YOUR OBJECTIVE
Begin at the first line below and copy each line exactly, ending with the line where "const strapLift = 0.5;" appears.

DATA BLOCK
****************

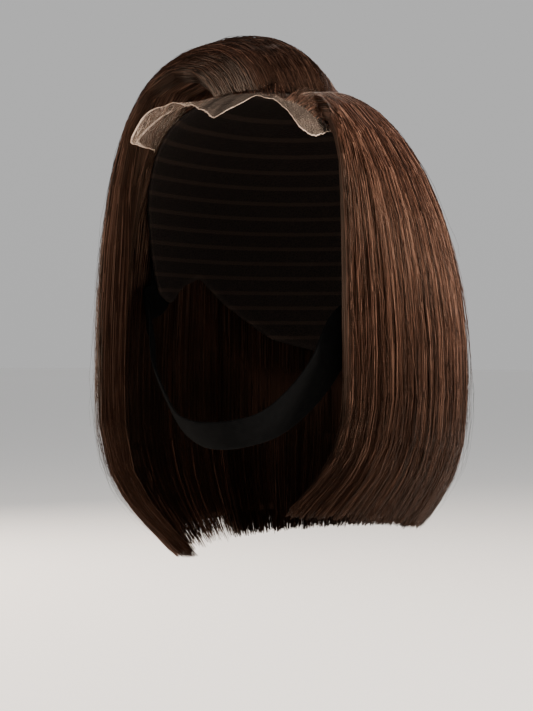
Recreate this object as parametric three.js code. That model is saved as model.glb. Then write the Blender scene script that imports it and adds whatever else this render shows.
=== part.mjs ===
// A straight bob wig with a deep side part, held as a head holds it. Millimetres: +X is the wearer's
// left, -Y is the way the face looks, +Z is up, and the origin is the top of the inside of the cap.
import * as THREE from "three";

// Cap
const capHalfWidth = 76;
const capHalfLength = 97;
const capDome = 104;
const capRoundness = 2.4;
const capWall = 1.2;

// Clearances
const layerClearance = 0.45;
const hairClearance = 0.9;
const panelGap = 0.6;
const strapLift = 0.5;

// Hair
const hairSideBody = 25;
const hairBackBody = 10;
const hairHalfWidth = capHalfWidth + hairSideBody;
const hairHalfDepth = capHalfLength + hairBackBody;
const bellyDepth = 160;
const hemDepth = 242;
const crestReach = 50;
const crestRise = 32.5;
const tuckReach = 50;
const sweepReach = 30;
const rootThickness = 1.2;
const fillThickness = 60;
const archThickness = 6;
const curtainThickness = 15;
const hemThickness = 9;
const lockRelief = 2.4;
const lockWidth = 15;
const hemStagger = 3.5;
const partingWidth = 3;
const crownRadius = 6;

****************

EXERCISE OUTPUT
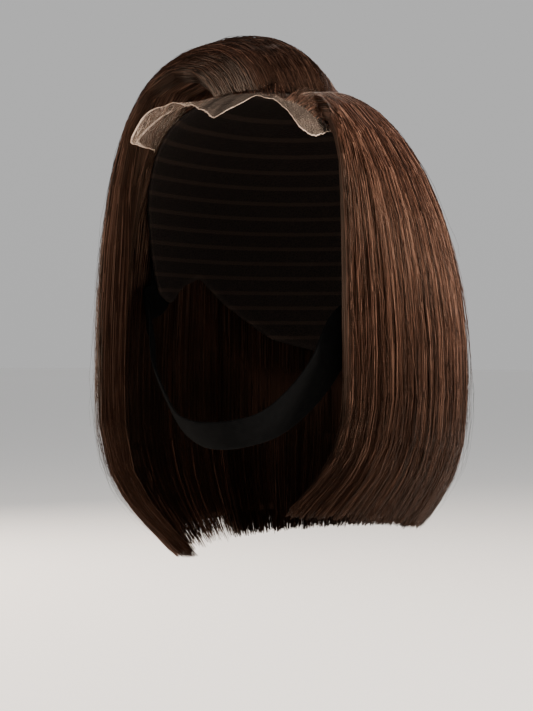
Recreate this object as parametric three.js code. That model is saved as model.glb. Then write the Blender scene script that imports it and adds whatever else this render shows.
=== part.mjs ===
// A straight bob wig with a deep side part, held as a head holds it. Millimetres: +X is the wearer's
// left, -Y is the way the face looks, +Z is up, and the origin is the top of the inside of the cap.
import * as THREE from "three";

// Cap
const capHalfWidth = 76;
const capHalfLength = 97;
const capDome = 104;
const capRoundness = 2.4;
const capWall = 1.2;

// Clearances
const layerClearance = 0.45;
const hairClearance = 0.9;
const panelGap = 0.6;
const strapLift = 0.5;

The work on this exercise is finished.